I’m slightly enamoured with the 1920s. The style, the music, the fact that a lot of Poirot stories are set then. What’s not to love? Hazel Gaynor’s The Girl From The Savoy is set just after World War I, and doesn’t disappoint in it’s depiction of the era.

Dorothy ‘Dolly’ Lane is starting a new job as a maid in the Savoy hotel in London. She is sure that this will be the break she needs to get into acting. The glamour of the hotel and its guests are hard to resist, but her past keeps creeping up and pulling her back.

Loretta May, a well loved star has received some bad news about her future that she can’t bring herself to share with her family and friends.
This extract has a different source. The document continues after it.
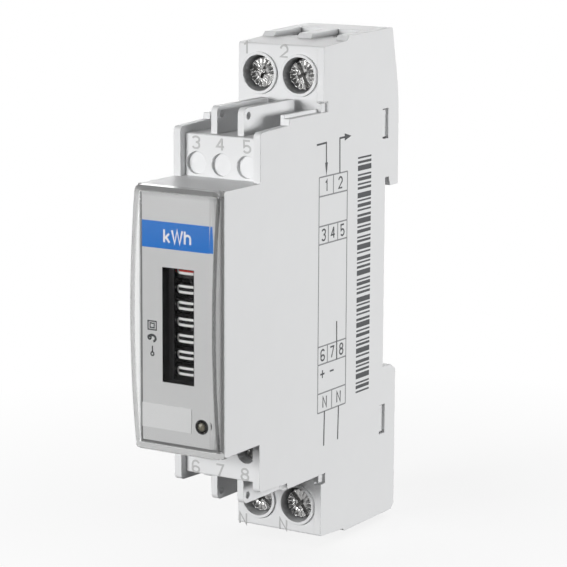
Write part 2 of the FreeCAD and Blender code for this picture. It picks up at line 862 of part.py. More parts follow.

She worries about her brother Perry and his fragile state since he came back from the War.

A chance encounter between Dolly and Perry leads the three to become friends, and as these friendships develop they have to find a way to accept everything that happened in their past so that they are able to get on with their future.

The Girl From The Savoy is chock full of 1920’s glitz and glamour. But Gaynor also manages to capture the jaded feeling of post-war Britain. The weariness of the soldiers that returned and the loss of independence that the women felt when they had to go back to their every-day lives. Both Dolly and Loretta felt self-sufficient in the jobs they took up during the war (working in an ammunitions factory and nursing, respectively) and both rue losing the freedom they felt during this time.

One of the best things about the books is the fact that these two women are strong female characters. Dolly never gives up on her dream despite so much being against her. And Loretta doesn’t let her situation stop her from doing what she loves. They’re both confident and spirited women who don’t often make the choices you would expect them to.

One thing I will say is, don’t be put off by the size of this book. Even though it’s well over 500 pages, it’s definitely worth it.

So those are the best books I read during 2016. I hope that I’ve convinced you to read them, if you haven’t already. Let me know what you’re favourite books of the year were.